17 November 2016

The Social Work Role in Building Real Democracy

Statement from IFSW:

Trump’s victory highlights the failure of contemporary democratic systems, the importance of people’s engagement in their futures and the reaffirmation of the social work roles in political process.


Last weeks vote in the USA propelling Donald Trump to President Elect highlights the failure of the current democratic systems. The winner was clearly the culture of non-voting and the alienation of people from the systems that control their day-to-day lives and futures.

Donald Trump received 23.7%, Hilary Clinton a fraction higher at 23.8 while 42.2% percent of eligible voters did not engage in the electoral process – plus a further 7.8% of people prevented from voting – resulted in 50% of people not participating in the democratic process. From the point of view of anyone, not just social workers, this outcome represents a massive failure in people’s engagement in the political systems that dominate their lives.

Social workers are acutely aware that voting every 4 years in the secrecy of a private booth does not secure the kind of democracy and political structures that are needed to engage people’s involvement in the environments that dictate their health, security, rights and future wellbeing. Such limited democratic processes lack the interest and ability that brings interaction and engagement between peoples. Voting every 4-years without further involvement, is the weakest form of democracy.

Such a simple concept of democracy only asks people to say ‘yes’ or ‘no’ to a political future in which they are not engaged. Instead of interaction, people are subjected to manipulative political arguments that tell them that this race or those countries are the reasons for their disadvantage and discomfort. The reality and consequence is people’s disengagement, disillusion and alienation from the structures they need to be involved with.

Such alienation is compounded by the inequality between the establishment and people seeking justice because of flawed social policies. The driver is to protect the status quo rather than working in co-production to find transforming solutions.

Social workers have been consistent advocates with people and communities to be actively involved in shaping our environments. This is a part of the profession’s belief that oppression and difficulties must be addressed at their root-cause and not just at the symptom level. The role of social workers is facilitating solidarity within families, groups and between groups for the development of systems and structures that are inclusive and respect the dignity of all people. It is therefore natural for us to advocate for the development of active and engaging democratic structures, which support people’s participation in decision making.

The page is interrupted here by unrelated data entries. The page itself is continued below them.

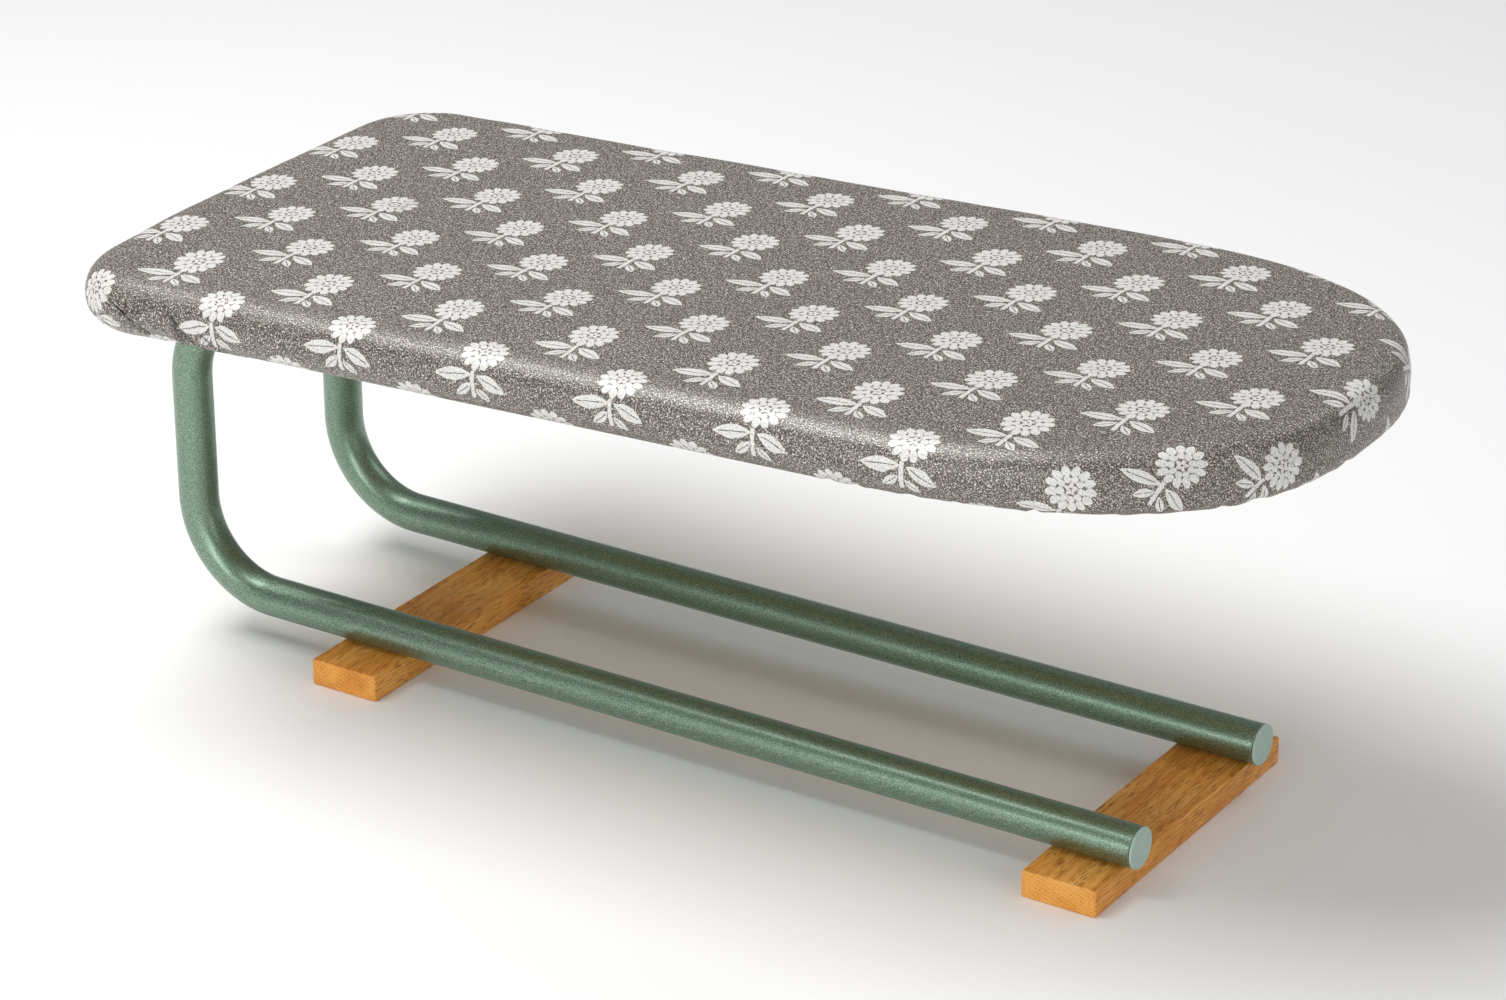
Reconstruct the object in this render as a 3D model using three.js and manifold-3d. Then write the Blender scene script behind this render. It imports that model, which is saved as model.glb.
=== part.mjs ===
// A table-top sleeve ironing board. A padded board with one rounded nose stands on two C-bent tubes,
// which rest on two wooden feet. Garments are pulled over the nose, through the gap between the board
// and the base. Units are millimetres, +Z is up and +X points towards the nose.

import * as THREE from 'three';
import { mergeVertices } from 'three/addons/utils/BufferGeometryUtils.js';
import Module from 'manifold-3d';

const wasm = await Module();
wasm.setup();

// ---------------------------------------------------------------- driving dimensions

const GAP = 0.3;                       // clearance between pieces that touch

const TUBE_RADIUS = 11;
const TUBE_WALL = 1.5;
const TUBE_HALF_SPACING = 65.6;        // from the middle plane to each tube's axis
const TUBE_BEND_RADIUS = 50.6;         // on the tube's axis
const TUBE_SIDES = 24;
const LOWER_LEG_END = 588.7;           // measured forward from the vertical legs
const UPPER_LEG_LENGTH = 450;          // along the board, from the vertical legs

const STRIP_WIDTH = 42.2;              // the feet and the battens share one section
const STRIP_THICKNESS = 15;
const STRIP_LENGTH = 197;
const STRIP_CHAMFER = 1.2;
const FOOT_REAR_AT = 121.3;            // each foot's middle, forward from the vertical legs
const FOOT_FRONT_AT = 562.1;
const BATTEN_REAR_AT = 121.3;
const BATTEN_FRONT_AT = 405;

const BOARD_PITCH = THREE.MathUtils.degToRad(2.4);   // the nose stands higher than the rear
const BOARD_MIDDLE_HEIGHT = 221.5;     // the rim's middle, above the vertical legs
const BOARD_REAR_AT = -18.7;
const BOARD_NOSE_AT = 674.9;
const BOARD_HALF_WIDTH = 156.5;
const BOARD_CORNER_RADIUS = 50;        // rear corners
const NOSE_LENGTH = 233;
const NOSE_EXPONENT = 2.62;            // a superellipse, squarer than a half circle
const BOARD_THICKNESS = 36;            // padded and covered, with a half-round rim

const COVER_THICKNESS = 0.9;
const COVER_TURN_UNDER = 40;           // how far the cover reaches in under the board
const PADDING_TURN_UNDER = 36;
const PANEL_THICKNESS = 12;
const PANEL_INSET = 15.5;              // from the covered rim to the panel's edge
const ELASTIC_WIDTH = 3;
const ELASTIC_THICKNESS = 2;

const CAP_FLANGE = 1.5;
const CAP_BARREL_LENGTH = 12;
const CAP_BARREL_WALL = 1.6;

const BOLT_RADIUS = 3;                 // M6, countersunk
const BOLT_HEAD_RADIUS = 6;
const BOLT_HEAD_HEIGHT = 3.2;
const BOLT_RECESS = 1;                 // how deep the head sits below the face
const SOCKET_RADIUS = 2.3;             // hexagon socket, across corners / 2
const SOCKET_DEPTH = 2.2;
const BOLT_SIDES = 14;
const INSERT_RADIUS = 4.5;
const INSERT_LENGTH = 9;
const INSERT_SETBACK = 1;              // how far inside the tube's outer face the insert starts

// ---------------------------------------------------------------- materials

const green = new THREE.MeshStandardMaterial({ color: 0x5d7a68, roughness: 0.35, metalness: 0.7 });
const capGrey = new THREE.MeshStandardMaterial({ color: 0x7d9490, roughness: 0.6, metalness: 0 });
const beech = new THREE.MeshStandardMaterial({ color: 0xcb8d4e, roughness: 0.5, metalness: 0 });
const plywood = new THREE.MeshStandardMaterial({ color: 0xd9bd8c, roughness: 0.7, metalness: 0 });
const felt = new THREE.MeshStandardMaterial({ color: 0xd8d6cf, roughness: 1, metalness: 0 });
const cloth = new THREE.MeshStandardMaterial({ color: 0x8c827a, roughness: 0.8, metalness: 0 });
const elasticWhite = new THREE.MeshStandardMaterial({ color: 0xe6e3dc, roughness: 0.9, metalness: 0 });
const zinc = new THREE.MeshStandardMaterial({ color: 0xb9bcbf, roughness: 0.3, metalness: 1 });

// ---------------------------------------------------------------- solids: joining and cutting

// A closed three.js geometry as a solid that can be cut.
function solidOf(geometry) {
  const plain = geometry.clone();
  plain.deleteAttribute('normal');
  plain.deleteAttribute('uv');
  const merged = mergeVertices(plain, 1e-4);
  const vertProperties = new Float32Array(merged.attributes.position.array);
  const triVerts = new Uint32Array(merged.index.array);
  return new wasm.Manifold(new wasm.Mesh({ numProp: 3, vertProperties, triVerts }));
}

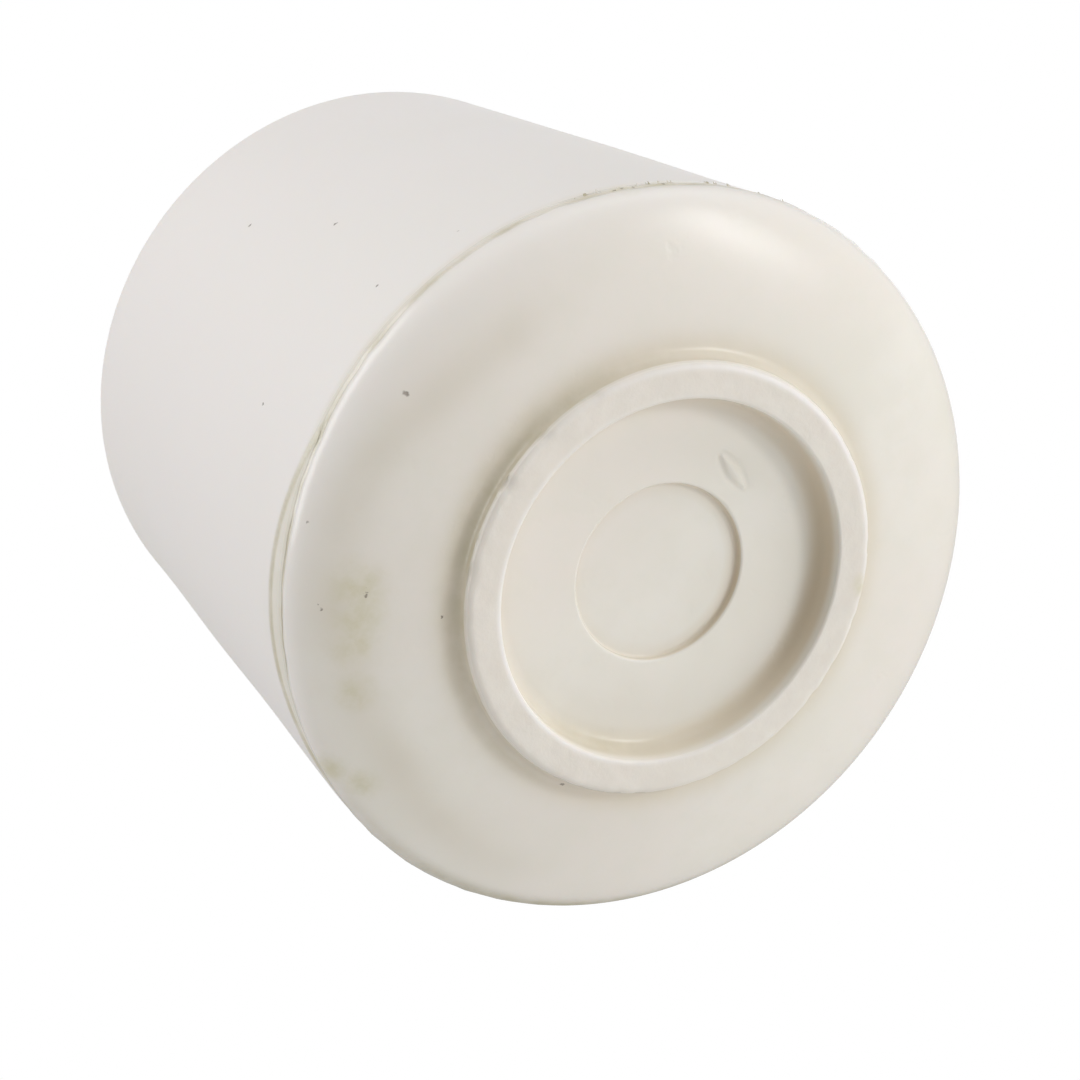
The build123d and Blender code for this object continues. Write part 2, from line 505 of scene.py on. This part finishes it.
def makeFlash(fin, shape):
    # A thin fin carried along the crease: its section is a narrow closed loop, and its
    # height varies along the crease with coarse and fine waves, down to nothing at both
    # ends.
    share = np.linspace(0, 1, fin["steps"])
    angle = np.radians(fin["from"] + (fin["to"] - fin["from"]) * share)
    ends = smoothStep(0, 0.15, share) * (1 - smoothStep(0.85, 1, share))
    ragged = 0.5 + 0.35 * ripple(angle * 6, 31, 4, 40) + 0.2 * ripple(angle * 30, 32, 5, 30)
    tall = fin["height"] * ends * np.clip(ragged, 0.05, 1.6)
    lean = math.radians(fin["lean"])
    outward = np.array([math.cos(lean), math.sin(lean)])
    sideways = np.array([-outward[1], outward[0]])
    loop = np.linspace(0, fullTurn, 10, endpoint=False)
    lengthwise, widthwise = np.cos(loop), np.sin(loop)
    thin = fin["thickness"] / 2 * (1 - 0.5 * np.clip(lengthwise, 0, 1))
    root = np.array([shape["baseRadius"] - fin["rootDepth"], shape["creaseHeight"]])
    reach = (lengthwise + 1) / 2 * (fin["rootDepth"] + tall[:, None])
    section = root + reach[..., None] * outward + (thin * widthwise)[None, :, None] * sideways
    turned = angle[:, None]
    rise = section[..., 1] - creaseSag(shape, turned)
    rings = np.stack([section[..., 0] * np.cos(turned), section[..., 0] * np.sin(turned), rise], -1)
    piece = surfaceMesh("partingFlash", rings[:, ::-1], "caps")
    darkening = np.clip(0.45 + 0.5 * ripple(angle * 10, 33, 3, 30), 0, 1)[:, None] + 0 * reach
    paintPoints(piece, "grimeAndShade", darkening)
    for name in ("tread", "chalkAndHighlight", "deep", "matt", "smokeAndShade"):
        paintPoints(piece, name, 0 * reach)
    return piece


washer = {  # millimetres
    "around": 180,
    "hole": 4.0,
    "dieRoll": 0.34,
    "edge": 0.12,
    "unevenness": 0.01,
}


def makeWasher(shape):
    # A stamped ring: the punch leaves a soft edge on top and a sharper one below.
    outer = washerHigh.x / mm
    low, high = washerLow.z / mm, washerHigh.z / mm
    middle = (outer + shape["hole"]) / 2
    path = roundedRun(
        [
            (middle, low, 0),
            (outer, low, shape["edge"]),
            (outer, high, shape["dieRoll"]),
            (shape["hole"], high, shape["dieRoll"]),
            (shape["hole"], low, shape["edge"]),
            (middle, low, 0),
        ],
        [5, 3, 12, 3, 5],
    )[:-1]
    angle = np.arange(shape["around"]) / shape["around"] * fullTurn
    top = smoothStep(high - 0.05, high, path[:, 1:])
    offset = -shape["unevenness"] * top * (1 + grain(path[:, 0], angle, 41, 12, 5, 6))
    return surfaceMesh("washerRing", spin(path, offset, angle), "loop")


def startMaterial(name):
    # A new material with one surface shader joined to its output.
    material = bpy.data.materials.new(name)
    material.use_nodes = True
    nodes = material.node_tree.nodes
    nodes.clear()
    output = nodes.new("ShaderNodeOutputMaterial")
    shader = nodes.new("ShaderNodeBsdfPrincipled")
    material.node_tree.links.new(shader.outputs["BSDF"], output.inputs["Surface"])
    return material, nodes, material.node_tree.links, shader


def objectPoint(nodes):
    # The point on the piece in its own metres.
    return nodes.new("ShaderNodeTexCoord").outputs["Object"]


def noiseAt(nodes, links, point, scale, detail=3.0, rough=0.55):
    # Cloudy noise between nothing and one, with so many clouds to the metre.
    noise = nodes.new("ShaderNodeTexNoise")
    noise.inputs["Scale"].default_value = scale
    noise.inputs["Detail"].default_value = detail
    noise.inputs["Roughness"].default_value = rough
    links.new(point, noise.inputs["Vector"])
    return noise.outputs["Fac"]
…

IFSW promotes the development of legislation in all countries that recognizes the importance of community involvement in building real democratic structures. From a social work perspective, social services and welfare systems should be key platforms in building community cohesion and solidarity. Focusing on prevention rather than symptom relief social services should involve bringing communities together to actively participate and shape societies for the benefit of all peoples. The social work contribution is to use our skills in bridging peoples together and facilitating the translation of recourses into sustainable outcomes and self-reliant, confident families and communities.

The minority of US citizens successfully voting for Donald Trump as President Elect doesn’t reflect a healthy democracy, nor is it an isolated situation. Brexit, the growth of polarised political parties, the intensification of racism, blaming refugees, discrimination against differing sexual orientation and identity are all consequence of political actions based on fear – not the real engagement of people based on listening, understand and working together for a better solutions.

The challenge of such limited versions of democracy has implications for the social work profession. In reaction, we continue to reinforce our focus on facilitating formal and informal community support systems. We champion the building of solidarity between peoples and supporting the voices of communities. We work with governments presenting evidence on the benefits of building social capital to achieve economic and social sustainability. We join the demonstrations and movements linking peoples together in the call for real democracy and the recognition of all people’s rights. We speak together saying: No to governance of the people – and – yes to ‘governance by the people’.